A la mañana siguiente, con el primer rayo del sol, todo vuelve a la normalidad. Las familias despiertan en sus chozas. Las muchachas se dedican a ordeñar cabras. Los niños más pequeños juegan y los grandecitos se alistan para llevar a pastar a las cabras en áreas lejanas del pueblo.
Los pastores están en guardia permanente contra leones y leopardos, para los cuales las cabras domésticas son presa fácil.
Hombres y mujeres llevan tobilleras hechas de metal y cuero.
La próxima tarea es sacar a las gallinas de sus jaulas, hechas de palos y piedras, en donde las protegen por la noche de los chacales. Los hombres, masticando carne y fumando pipas, atizan el fuego con madera recogida el día anterior por las mujeres. Ellas salen de sus chozas una vez concluida su sesión privada de embellecimiento y se dedican a trabajar: luego de alimentar a los bebés, inician el ritual mañanero de recolección de agua.

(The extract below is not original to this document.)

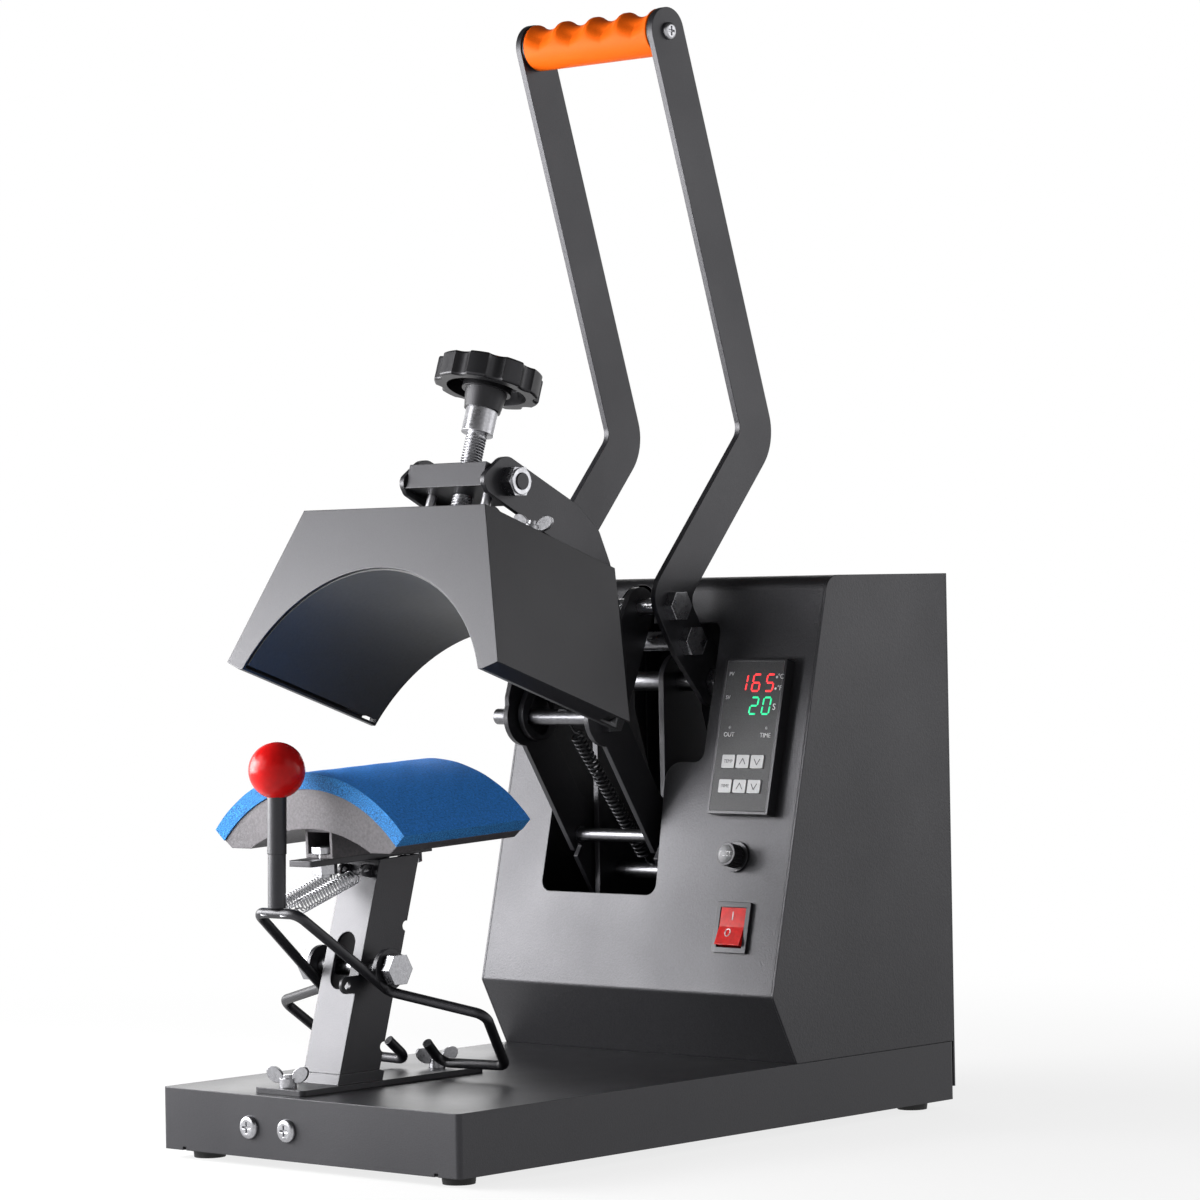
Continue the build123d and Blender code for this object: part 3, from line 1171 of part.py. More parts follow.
def arch(inner, outer, cut, front, depth):
    """Curved slab about the platen's own axis."""
    with BuildSketch(head_front.offset(-front), mode=Mode.PRIVATE) as outline:
        with BuildLine():
            above = ThreePointArc(*(on_arc(outer, ELEMENT_MID_Z, turn) for turn in (-cut, 0, cut)))
            below = ThreePointArc(*(on_arc(inner, ELEMENT_MID_Z, turn) for turn in (-cut, 0, cut)))
            Line(above @ 0, below @ 0)
            Line(above @ 1, below @ 1)
        make_face()
    extrude(outline.sketch, amount=-depth)


with BuildPart() as element:
    arch(ELEMENT_R, ELEMENT_R + ELEMENT_T, element_cut, SHEET + ELEMENT_END_GAP, element_depth)
keep(element, "element")

with BuildPart() as insulation:
    wool_in = ELEMENT_R + ELEMENT_T + WOOL_GAP
    arch(wool_in, wool_in + WOOL_T, WOOL_HALF, 2 * SHEET, element_depth - 2 * SHEET)
    rods(HEAD, guide_spots, STUD_R + 2 * RUN, PLATEN_H, Mode.SUBTRACT)
    rods(HEAD, cover_spots, COVER_STUD_R + 2 * RUN, PLATEN_H, Mode.SUBTRACT)
keep(insulation, "insulation")

with BuildPart() as platen_studs:
    for spots, radius, top in ((guide_spots, STUD_R, STUD_TOP), (cover_spots, COVER_STUD_R, PLATEN_H + WING_HUB_H + 3)):
        foot = element_top(abs(spots[0][0]) - radius)
        rods(HEAD.offset(foot), spots, radius, top - foot)
    rods(HEAD.offset(PLATEN_H), [(0, SCREW_Y)], SEAT_R, SEAT_H)
    rods(HEAD.offset(PLATEN_H + SEAT_H), [(0, SCREW_Y)], SCREW_R + RUN, -SEAT_DEPTH, Mode.SUBTRACT)
keep(platen_studs, "platen_studs")

with BuildPart() as platen_wing_nuts:
    for stud_at, turn in zip(cover_spots, COVER_NUT_TURNS):
        wing_nut(HEAD.offset(PLATEN_H), stud_at, turn)
keep(platen_wing_nuts, "platen_wing_nuts")

# ---------------------------------------------------------------- pressure screw and knob
THREAD_DEPTH = 0.8
SCREW_FOOT = PLATEN_H + SEAT_H - SEAT_DEPTH + 0.1
SCREW_TOP = KNOB_LOW + KNOB_H - 4.0
KNOB_TAPER = 9.0
SCALLOP_R = 7.0
SCALLOP_AT = KNOB_R + 4.2
KNOB_EDGE_R = 1.6
KNOB_POCKET = 9.0
KNOB_POCKET_R = 24.5
KNOB_POCKET_IN = 15.0
KNOB_DISH_R = 8.0
spin_spot = [(0, SCREW_Y)]
screw_face = Plane(origin=HEAD.from_local_coords((0, SCREW_Y, 0)), x_dir=HEAD.x_dir, z_dir=-HEAD.y_dir)
thread_start = PLATEN_H + SEAT_H + 1
thread_turns = int((COLLAR_LOW - thread_start - 1) / THREAD_PITCH)

with BuildPart() as pressure_screw:
    with BuildSketch(screw_face):
        with BuildLine():
            flanks = [(0, SCREW_FOOT), (SCREW_R, SCREW_FOOT)]
            for turn in range(thread_turns):
                crest = thread_start + turn * THREAD_PITCH
                flanks.append((SCREW_R, crest))
                flanks.append((SCREW_R - THREAD_DEPTH, crest + THREAD_PITCH / 2))
            flanks.append((SCREW_R, thread_start + thread_turns * THREAD_PITCH))
            flanks.append((SCREW_R, SCREW_TOP))
            flanks.append((0, SCREW_TOP))
            Polyline(*flanks, close=True)
        make_face()
    revolve(axis=Axis(screw_face.origin, HEAD.z_dir))
    rods(HEAD.offset(COLLAR_LOW), spin_spot, COLLAR_R, COLLAR_H)
keep(pressure_screw, "pressure_screw")

with BuildPart() as knob:
    with BuildSketch(HEAD.offset(KNOB_LOW)):
        with Locations((0, SCREW_Y)):
            Circle(KNOB_R)
            with PolarLocations(SCALLOP_AT, KNOB_LOBES):
                Circle(SCALLOP_R, mode=Mode.SUBTRACT)
    extrude(amount=KNOB_H)
    fillet(knob.edges().group_by(Axis(screw_face.origin, HEAD.z_dir))[-1], KNOB_EDGE_R)
    fillet(knob.edges().group_by(Axis(screw_face.origin, HEAD.z_dir))[0], KNOB_EDGE_R)
    with BuildSketch(HEAD.offset(KNOB_LOW)):
        with Locations((0, SCREW_Y)):
            Circle(KNOB_POCKET_R)
            Circle(KNOB_POCKET_IN, mode=Mode.SUBTRACT)
    extrude(amount=KNOB_POCKET, mode=Mode.SUBTRACT)
    with BuildSketch(HEAD.offset(KNOB_LOW)):
        with Locations((0, SCREW_Y)):
            Circle(KNOB_HUB_R)
    extrude(amount=-(KNOB_LOW - COLLAR_LOW - COLLAR_H), taper=KNOB_TAPER)
    rods(HEAD.offset(KNOB_LOW + KNOB_H), spin_spot, KNOB_DISH_R, -1.0, Mode.SUBTRACT)
    rods(HEAD.offset(COLLAR_LOW), spin_spot, SCREW_R + RUN, SCREW_TOP - COLLAR_LOW + 0.1, Mode.SUBTRACT)
keep(knob, "knob")

# ---------------------------------------------------------------- handle
LEVER_OUT_R = 32.0
LEVER_IN_R = 10.0
KNEE_OUT_R = 20.0
KNEE_IN_R = 10.0
GRIP_GROOVE_R = 13.0
GRIP_GROOVE_DEPTH = 3.6
GRIP_GROOVE_PITCH = 21.5
GRIP_GROOVE_TURN = 35.0
GRIP_BORE_R = 3.0
GRIP_BORE = 22.0
GRIP_HEAD_H = 3.0
grip_half = lever_in - GRIP_WASHER
half = LEVER_W / 2
lever_outline = band([GRIP_AT, LEVER_BEND, LEVER_KNEE, LEVER_BOLT], half)
lever_radii = [0.5, LEVER_OUT_R, KNEE_IN_R, 0.5, 0.5, KNEE_OUT_R, LEVER_IN_R, 0.5]

for side, label in ((-1, "lever_bar_left"), (1, "lever_bar_right")):
    low, high = sorted((side * lever_in, side * lever_out))
    with BuildPart() as lever_bar:
        plate(lever_outline, lever_radii, low, high)
        pin(GRIP_AT, half, low, high)
        strap(LEVER_BOLT, half, LEVER_PIVOT, LEVER_LOBE_R, low, high)
        for point, radius in ((GRIP_AT, GRIP_BORE_R), (LEVER_PIN, PIN_R), (LEVER_BOLT, PIN_R), (LEVER_PIVOT, PIN_R)):
            pin(point, radius + RUN, low, high, Mode.SUBTRACT)
    keep(lever_bar, label)

with BuildPart() as grip:
    pin(GRIP_AT, GRIP_R, -grip_half, grip_half)
    fillet(grip.edges().filter_by(GeomType.CIRCLE), 2.0)
    groove_plane = Plane(
        origin=(MID_X, *GRIP_AT),
        x_dir=(1, 0, 0),
        z_dir=(0, cos(radians(GRIP_GROOVE_TURN)), sin(radians(GRIP_GROOVE_TURN))),
    )
    groove_rise = GRIP_R - GRIP_GROOVE_DEPTH + GRIP_GROOVE_R
    groove_spots = [((i - (GRIP_GROOVES - 1) / 2) * GRIP_GROOVE_PITCH, -groove_rise) for i in range(GRIP_GROOVES)]
    rods(groove_plane.offset(-2 * GRIP_R), groove_spots, GRIP_GROOVE_R, 4 * GRIP_R, Mode.SUBTRACT)
    for side in (-1, 1):
        low, high = sorted((side * (grip_half - GRIP_BORE), side * grip_half))
        pin(GRIP_AT, GRIP_BORE_R + RUN, low, high, Mode.SUBTRACT)
keep(grip, "grip")

with BuildPart() as grip_washers:
    for side in (-1, 1):
        low, high = sorted((side * grip_half, side * lever_in))
        tube(GRIP_AT, GRIP_R - 0.6, GRIP_BORE_R + RUN, low, high)
keep(grip_washers, "grip_washers")

with BuildPart() as grip_screws:
    for side in (-1, 1):
        low, high = sorted((side * (grip_half - GRIP_BORE + 2), side * lever_out))
        pin(GRIP_AT, GRIP_BORE_R, low, high)
        head_plane = side_plane(MID_X + side * lever_out)
        with BuildSketch(head_plane):
            with Locations(GRIP_AT):
                Circle(GRIP_SCREW_R)
        extrude(amount=side * GRIP_HEAD_H)
        rim = grip_screws.edges().filter_by(GeomType.CIRCLE).sort_by(Axis.X)[-1 if side > 0 else 0]
        fillet(rim, GRIP_HEAD_H * 0.7)
        for across, along in ((5.6, 1.2), (1.2, 5.6)):
            blocks(head_plane.offset(side * GRIP_HEAD_H), [GRIP_AT], across, along, -side * 1.4, Mode.SUBTRACT)
keep(grip_screws, "grip_screws")

with BuildPart() as cross_bolts:
    for point in (LEVER_PIN, LEVER_BOLT):
        cross_bolt(point, PIN_R, lever_out, -lever_out)
    pin(LEVER_BOLT, LEVER_TUBE_R, -lever_in, lever_in)
keep(cross_bolts, "cross_bolts")

# ---------------------------------------------------------------- links between head pin and handle
LINK_ROOT_R = 12.0
LINK_LOBE_R = 16.5
LINK_LOBE_ALONG = 4.4
LINK_LOBE_ASIDE = -4.6
LINK_WINDOW = (22.4, 19.8)
LINK_WINDOW_R = 5.2
link_run = (LEVER_PIN[0] - HEAD_PIN[0], LEVER_PIN[1] - HEAD_PIN[1])
link_angle = degrees(atan2(link_run[1], link_run[0]))
lobe_flat = (HEAD_PIN[0] + LINK_LOBE_ALONG, HEAD_PIN[1] + LINK_LOBE_ASIDE)
lobe_at = turned(lobe_flat, HEAD_PIN, link_angle)

with BuildPart() as link_plates:
    for side in (-1, 1):
        low, high = sorted((side * frame_in, side * frame_out))
        strap(LEVER_PIN, LINK_ROOT_R, lobe_at, LINK_LOBE_R, low, high)
        pin(LEVER_PIN, PIN_R + RUN, low, high, Mode.SUBTRACT)
        with BuildSketch(side_plane(MID_X + low)):
            with Locations(lobe_at):
                RectangleRounded(*LINK_WINDOW, LINK_WINDOW_R, rotation=link_angle)
        extrude(amount=high - low, mode=Mode.SUBTRACT)
keep(link_plates, "link_plates")

print("size", base_tray.part.bounding_box())
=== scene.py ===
import math

import bmesh
import bpy
from mathutils import Matrix, Vector
from mathutils.bvhtree import BVHTree


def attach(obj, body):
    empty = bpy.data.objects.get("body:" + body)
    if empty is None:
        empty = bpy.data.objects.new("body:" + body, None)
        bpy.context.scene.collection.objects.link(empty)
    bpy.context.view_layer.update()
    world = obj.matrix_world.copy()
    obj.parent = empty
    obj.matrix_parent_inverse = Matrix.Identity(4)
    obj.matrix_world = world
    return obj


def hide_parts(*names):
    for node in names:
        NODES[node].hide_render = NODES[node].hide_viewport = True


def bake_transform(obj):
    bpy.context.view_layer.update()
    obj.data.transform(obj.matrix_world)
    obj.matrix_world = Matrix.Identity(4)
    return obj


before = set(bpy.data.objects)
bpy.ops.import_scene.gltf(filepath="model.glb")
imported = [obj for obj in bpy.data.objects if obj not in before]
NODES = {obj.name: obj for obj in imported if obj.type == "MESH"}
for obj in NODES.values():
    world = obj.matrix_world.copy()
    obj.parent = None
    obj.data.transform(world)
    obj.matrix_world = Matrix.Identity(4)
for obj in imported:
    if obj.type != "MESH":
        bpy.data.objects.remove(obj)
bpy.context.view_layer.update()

bl_info = {
    "name": "Cap Heat Press",
    "version": (1, 0, 0),
    "blender": (4, 5, 0),
    "location": "View3D > Sidebar > Cap Press",
    "description": "Finishes, foam pad, springs, thread, grip, display and studio of a cap heat press",
    "category": "Object",
}

MM = 0.001

# Places and leans that the solids give, in millimetres and radians: the mechanism's centre line, its pivots
# and main seats. They are measured from the middle of the base, which lies at BASE_MIDDLE in the scene.
# Only PAD_CENTRE_Z is in the pad's own frame, and SCREW_Y and SCREW_THREAD_Z are in the head's.
BASE_MIDDLE = Vector((11.5, -0.405, 0.0))
MID_X = -31.0
PANEL_FOOT = Vector((0.0, 48.0, 83.0))
PANEL_LEAN = math.atan2(107.2 - 48.0, 292.4 - 41.5)
HEAD_FOOT = Vector((MID_X, -144.0, 287.8))
HEAD_PITCH = math.radians(18.8)
PAD_SEAT = Vector((MID_X, -134.5, 176.6))
PAD_PITCH = math.radians(2.3)
PAD_CENTRE_Z = 50.4 - 105.0
GRIP_AT = Vector((MID_X, 76.5, 669.5))
SCREW_Y = 55.0
SCREW_THREAD_Z = (101.0, 161.0)
HEAD_PIN = (34.0, 249.5)
SPRING_ANCHOR = (112.0, 150.4)
HOLDER_SPRING_LOW = (-213.3, 145.3)
HOLDER_SPRING_HIGH = (-150.5, 166.5)
HOLDER_SPRING_SIDE = (8.0, 9.0)

# Details of the pieces made here, in millimetres: where the holder springs start and end, the
# bare end of the screw's thread, and the round at the grip's ends. THREAD_WIRE_SHARE is the radius of the
# thread's wire as a share of the pitch.
THREAD_END = 1.0
THREAD_WIRE_SHARE = 0.30
GRIP_END_ROUND = 1.2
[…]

La fuente más cercana se encuentra a varias millas del asentamiento por un camino de rocas que las mujeres atraviesan para regresar con el peso del agua sobre sus cabezas y el del bebé amarrado a sus espaldas. A media mañana el sol ya chamusca la tierra.
Cada día trae consigo la inevitable intromisión del mundo occidental en este hermoso pueblo que, a pesar de la lejanía, su contacto con los foráneos crece constantemente.
Un pueblo nómada no se puede dar el lujo de tener más pertenencias de las que puede acarrear. La civilización trae consigo cambios de valores: los niños Himba asisten a la escuela que difunde valores occidentales y cada vez se sienten más atraídos por carros, relojes y radios, objetos que reemplazan su interés por un hato de ganado.
Llegar a poseer esos objetos ya no es un sueño pues su adquisición se facilita con el trabajo asalariado. Los Himba se encuentran al borde del abismo de la civilización. De cómo este pueblo del desierto dé ese paso dependerá que conserve un comportamiento digno dentro de la sociedad africana.
La familia entera observa al líder leer el futuro en las vísceras de la res sacrificada.